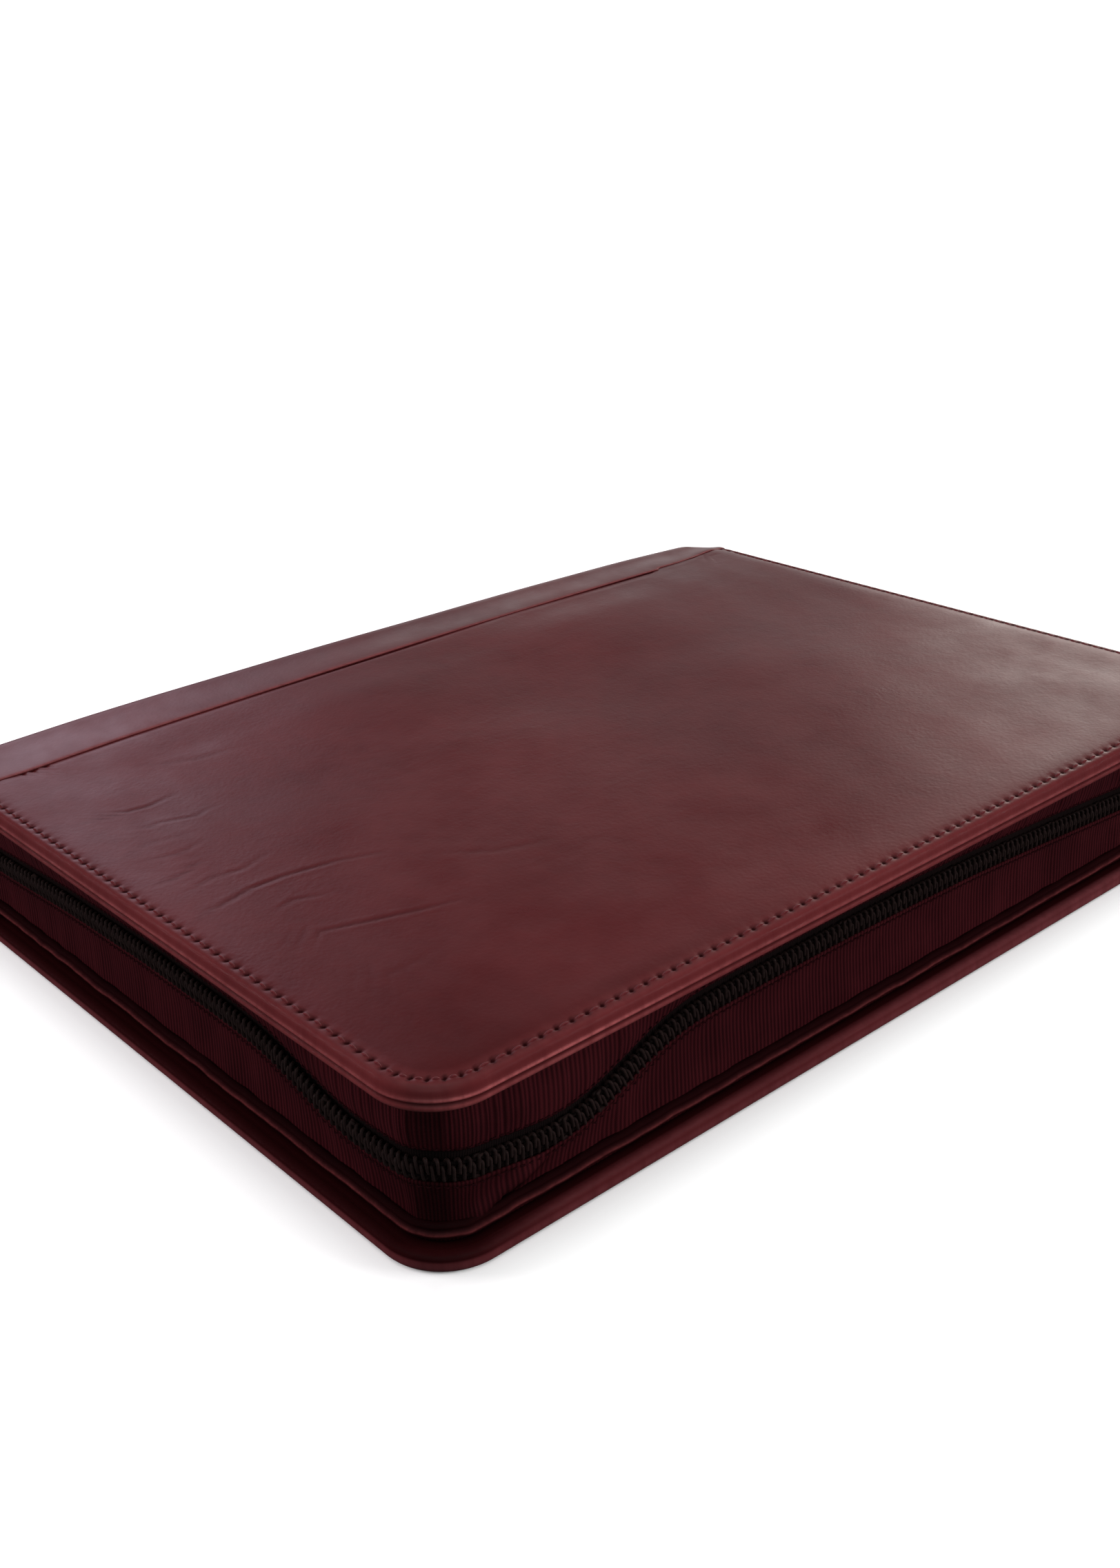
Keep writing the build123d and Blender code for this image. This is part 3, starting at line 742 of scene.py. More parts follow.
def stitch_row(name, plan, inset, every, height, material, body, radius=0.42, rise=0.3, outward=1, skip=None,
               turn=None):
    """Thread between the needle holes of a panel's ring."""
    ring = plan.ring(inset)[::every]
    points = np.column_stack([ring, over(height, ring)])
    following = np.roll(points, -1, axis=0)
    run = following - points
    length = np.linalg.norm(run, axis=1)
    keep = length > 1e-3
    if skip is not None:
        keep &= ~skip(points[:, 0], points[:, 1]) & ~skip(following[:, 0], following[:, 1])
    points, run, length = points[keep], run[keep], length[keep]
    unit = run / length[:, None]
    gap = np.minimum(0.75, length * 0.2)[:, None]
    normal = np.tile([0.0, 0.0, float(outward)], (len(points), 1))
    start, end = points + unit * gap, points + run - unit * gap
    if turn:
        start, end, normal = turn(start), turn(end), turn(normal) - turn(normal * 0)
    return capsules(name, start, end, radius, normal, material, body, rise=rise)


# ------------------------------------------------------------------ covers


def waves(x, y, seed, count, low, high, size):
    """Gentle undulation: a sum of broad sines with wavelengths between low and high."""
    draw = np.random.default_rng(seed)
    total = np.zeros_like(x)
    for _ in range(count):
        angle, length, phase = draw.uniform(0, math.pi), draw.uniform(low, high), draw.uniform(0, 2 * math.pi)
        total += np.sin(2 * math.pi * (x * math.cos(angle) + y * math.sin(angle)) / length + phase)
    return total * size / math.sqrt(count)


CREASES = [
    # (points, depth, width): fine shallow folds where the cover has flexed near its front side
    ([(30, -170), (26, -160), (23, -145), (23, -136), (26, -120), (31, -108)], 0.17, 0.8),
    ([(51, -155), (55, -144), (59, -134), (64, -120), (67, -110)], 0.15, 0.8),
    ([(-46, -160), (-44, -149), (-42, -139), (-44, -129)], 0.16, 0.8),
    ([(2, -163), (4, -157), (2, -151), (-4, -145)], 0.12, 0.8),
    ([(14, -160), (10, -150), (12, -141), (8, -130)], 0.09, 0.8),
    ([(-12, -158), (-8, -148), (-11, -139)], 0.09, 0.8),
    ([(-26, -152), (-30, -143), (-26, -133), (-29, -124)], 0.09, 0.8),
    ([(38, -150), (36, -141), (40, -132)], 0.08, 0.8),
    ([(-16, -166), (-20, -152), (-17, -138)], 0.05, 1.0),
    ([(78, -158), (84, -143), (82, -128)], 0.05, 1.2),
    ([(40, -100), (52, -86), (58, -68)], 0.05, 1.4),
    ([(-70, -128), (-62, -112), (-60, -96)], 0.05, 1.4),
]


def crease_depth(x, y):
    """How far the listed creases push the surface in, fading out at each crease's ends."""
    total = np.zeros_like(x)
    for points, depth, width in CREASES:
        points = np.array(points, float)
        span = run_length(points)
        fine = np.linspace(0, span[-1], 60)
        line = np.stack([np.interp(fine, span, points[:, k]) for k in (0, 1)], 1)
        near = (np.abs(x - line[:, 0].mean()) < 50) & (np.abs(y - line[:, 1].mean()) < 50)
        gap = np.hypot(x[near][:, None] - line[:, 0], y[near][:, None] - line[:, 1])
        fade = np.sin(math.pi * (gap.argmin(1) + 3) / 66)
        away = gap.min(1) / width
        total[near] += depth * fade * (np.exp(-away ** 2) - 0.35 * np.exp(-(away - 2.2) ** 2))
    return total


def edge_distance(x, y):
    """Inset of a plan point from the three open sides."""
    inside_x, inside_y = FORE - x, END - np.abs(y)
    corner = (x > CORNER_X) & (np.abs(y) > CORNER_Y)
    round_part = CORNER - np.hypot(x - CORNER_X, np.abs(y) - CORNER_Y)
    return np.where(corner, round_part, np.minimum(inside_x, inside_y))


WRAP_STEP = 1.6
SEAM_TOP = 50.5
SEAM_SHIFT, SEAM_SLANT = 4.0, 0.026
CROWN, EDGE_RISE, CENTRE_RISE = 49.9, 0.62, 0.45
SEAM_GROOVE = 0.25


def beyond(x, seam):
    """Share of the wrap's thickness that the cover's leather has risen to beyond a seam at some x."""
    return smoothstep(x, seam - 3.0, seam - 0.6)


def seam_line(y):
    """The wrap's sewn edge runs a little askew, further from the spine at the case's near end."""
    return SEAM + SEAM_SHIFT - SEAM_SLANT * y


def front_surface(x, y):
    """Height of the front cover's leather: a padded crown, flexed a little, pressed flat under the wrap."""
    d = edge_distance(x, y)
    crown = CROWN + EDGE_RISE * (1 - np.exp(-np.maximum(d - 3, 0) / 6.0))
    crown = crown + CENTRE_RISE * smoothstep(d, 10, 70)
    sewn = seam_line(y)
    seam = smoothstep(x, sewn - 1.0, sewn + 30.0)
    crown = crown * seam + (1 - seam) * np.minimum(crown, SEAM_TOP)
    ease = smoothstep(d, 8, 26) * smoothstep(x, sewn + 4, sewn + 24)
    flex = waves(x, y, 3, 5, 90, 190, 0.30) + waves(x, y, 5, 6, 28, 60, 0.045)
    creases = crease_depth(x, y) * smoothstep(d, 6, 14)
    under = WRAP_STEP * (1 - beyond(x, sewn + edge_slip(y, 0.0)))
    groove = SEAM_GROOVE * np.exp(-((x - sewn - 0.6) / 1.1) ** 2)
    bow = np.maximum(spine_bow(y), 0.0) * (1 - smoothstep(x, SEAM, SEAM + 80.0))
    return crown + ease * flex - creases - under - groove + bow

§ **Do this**
Nothing should be left out: repeat all of the data exactly.

§ **Finished answer**
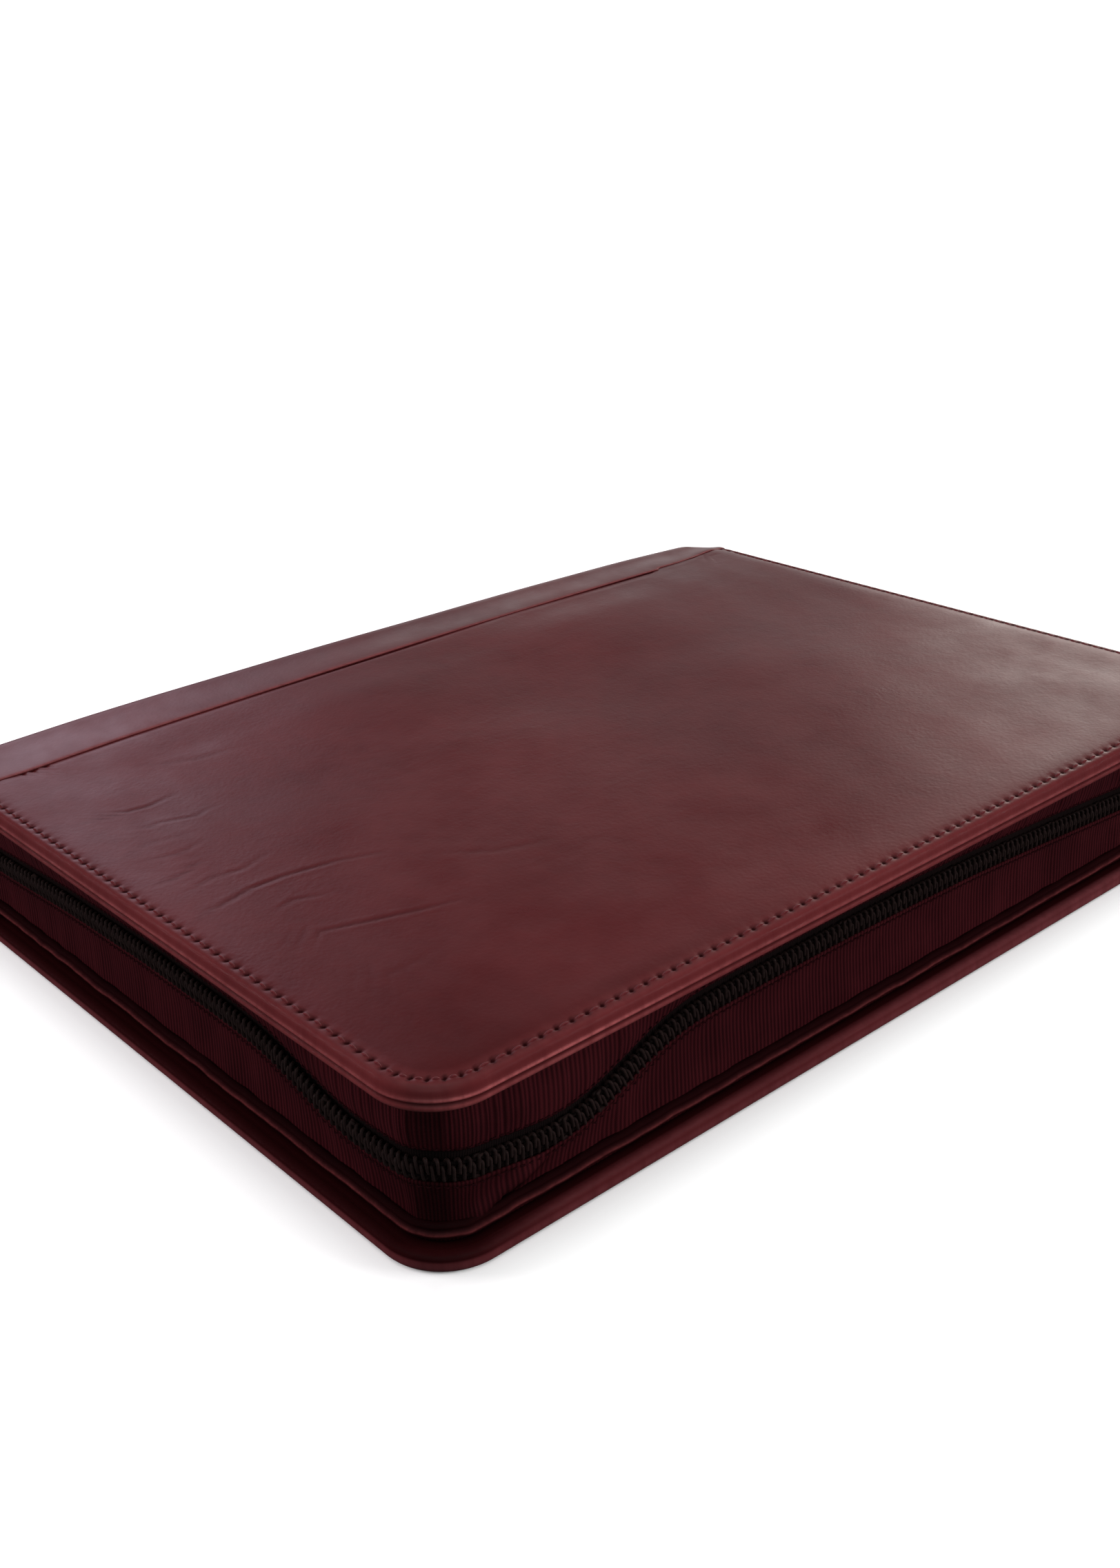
Keep writing the build123d and Blender code for this image. This is part 3, starting at line 742 of scene.py. More parts follow.
def stitch_row(name, plan, inset, every, height, material, body, radius=0.42, rise=0.3, outward=1, skip=None,
               turn=None):
    """Thread between the needle holes of a panel's ring."""
    ring = plan.ring(inset)[::every]
    points = np.column_stack([ring, over(height, ring)])
    following = np.roll(points, -1, axis=0)
    run = following - points
    length = np.linalg.norm(run, axis=1)
    keep = length > 1e-3
    if skip is not None:
        keep &= ~skip(points[:, 0], points[:, 1]) & ~skip(following[:, 0], following[:, 1])
    points, run, length = points[keep], run[keep], length[keep]
    unit = run / length[:, None]
    gap = np.minimum(0.75, length * 0.2)[:, None]
    normal = np.tile([0.0, 0.0, float(outward)], (len(points), 1))
    start, end = points + unit * gap, points + run - unit * gap
    if turn:
        start, end, normal = turn(start), turn(end), turn(normal) - turn(normal * 0)
    return capsules(name, start, end, radius, normal, material, body, rise=rise)


# ------------------------------------------------------------------ covers


def waves(x, y, seed, count, low, high, size):
    """Gentle undulation: a sum of broad sines with wavelengths between low and high."""
    draw = np.random.default_rng(seed)
    total = np.zeros_like(x)
    for _ in range(count):
        angle, length, phase = draw.uniform(0, math.pi), draw.uniform(low, high), draw.uniform(0, 2 * math.pi)
        total += np.sin(2 * math.pi * (x * math.cos(angle) + y * math.sin(angle)) / length + phase)
    return total * size / math.sqrt(count)


CREASES = [
    # (points, depth, width): fine shallow folds where the cover has flexed near its front side
    ([(30, -170), (26, -160), (23, -145), (23, -136), (26, -120), (31, -108)], 0.17, 0.8),
    ([(51, -155), (55, -144), (59, -134), (64, -120), (67, -110)], 0.15, 0.8),
    ([(-46, -160), (-44, -149), (-42, -139), (-44, -129)], 0.16, 0.8),
    ([(2, -163), (4, -157), (2, -151), (-4, -145)], 0.12, 0.8),
    ([(14, -160), (10, -150), (12, -141), (8, -130)], 0.09, 0.8),
    ([(-12, -158), (-8, -148), (-11, -139)], 0.09, 0.8),
    ([(-26, -152), (-30, -143), (-26, -133), (-29, -124)], 0.09, 0.8),
    ([(38, -150), (36, -141), (40, -132)], 0.08, 0.8),
    ([(-16, -166), (-20, -152), (-17, -138)], 0.05, 1.0),
    ([(78, -158), (84, -143), (82, -128)], 0.05, 1.2),
    ([(40, -100), (52, -86), (58, -68)], 0.05, 1.4),
    ([(-70, -128), (-62, -112), (-60, -96)], 0.05, 1.4),
]


def crease_depth(x, y):
    """How far the listed creases push the surface in, fading out at each crease's ends."""
    total = np.zeros_like(x)
    for points, depth, width in CREASES:
        points = np.array(points, float)
        span = run_length(points)
        fine = np.linspace(0, span[-1], 60)
        line = np.stack([np.interp(fine, span, points[:, k]) for k in (0, 1)], 1)
        near = (np.abs(x - line[:, 0].mean()) < 50) & (np.abs(y - line[:, 1].mean()) < 50)
        gap = np.hypot(x[near][:, None] - line[:, 0], y[near][:, None] - line[:, 1])
        fade = np.sin(math.pi * (gap.argmin(1) + 3) / 66)
        away = gap.min(1) / width
        total[near] += depth * fade * (np.exp(-away ** 2) - 0.35 * np.exp(-(away - 2.2) ** 2))
    return total


def edge_distance(x, y):
    """Inset of a plan point from the three open sides."""
    inside_x, inside_y = FORE - x, END - np.abs(y)
    corner = (x > CORNER_X) & (np.abs(y) > CORNER_Y)
    round_part = CORNER - np.hypot(x - CORNER_X, np.abs(y) - CORNER_Y)
    return np.where(corner, round_part, np.minimum(inside_x, inside_y))


WRAP_STEP = 1.6
SEAM_TOP = 50.5
SEAM_SHIFT, SEAM_SLANT = 4.0, 0.026
CROWN, EDGE_RISE, CENTRE_RISE = 49.9, 0.62, 0.45
SEAM_GROOVE = 0.25


def beyond(x, seam):
    """Share of the wrap's thickness that the cover's leather has risen to beyond a seam at some x."""
    return smoothstep(x, seam - 3.0, seam - 0.6)


def seam_line(y):
    """The wrap's sewn edge runs a little askew, further from the spine at the case's near end."""
    return SEAM + SEAM_SHIFT - SEAM_SLANT * y


def front_surface(x, y):
    """Height of the front cover's leather: a padded crown, flexed a little, pressed flat under the wrap."""
    d = edge_distance(x, y)
    crown = CROWN + EDGE_RISE * (1 - np.exp(-np.maximum(d - 3, 0) / 6.0))
    crown = crown + CENTRE_RISE * smoothstep(d, 10, 70)
    sewn = seam_line(y)
    seam = smoothstep(x, sewn - 1.0, sewn + 30.0)
    crown = crown * seam + (1 - seam) * np.minimum(crown, SEAM_TOP)
    ease = smoothstep(d, 8, 26) * smoothstep(x, sewn + 4, sewn + 24)
    flex = waves(x, y, 3, 5, 90, 190, 0.30) + waves(x, y, 5, 6, 28, 60, 0.045)
    creases = crease_depth(x, y) * smoothstep(d, 6, 14)
    under = WRAP_STEP * (1 - beyond(x, sewn + edge_slip(y, 0.0)))
    groove = SEAM_GROOVE * np.exp(-((x - sewn - 0.6) / 1.1) ** 2)
    bow = np.maximum(spine_bow(y), 0.0) * (1 - smoothstep(x, SEAM, SEAM + 80.0))
    return crown + ease * flex - creases - under - groove + bow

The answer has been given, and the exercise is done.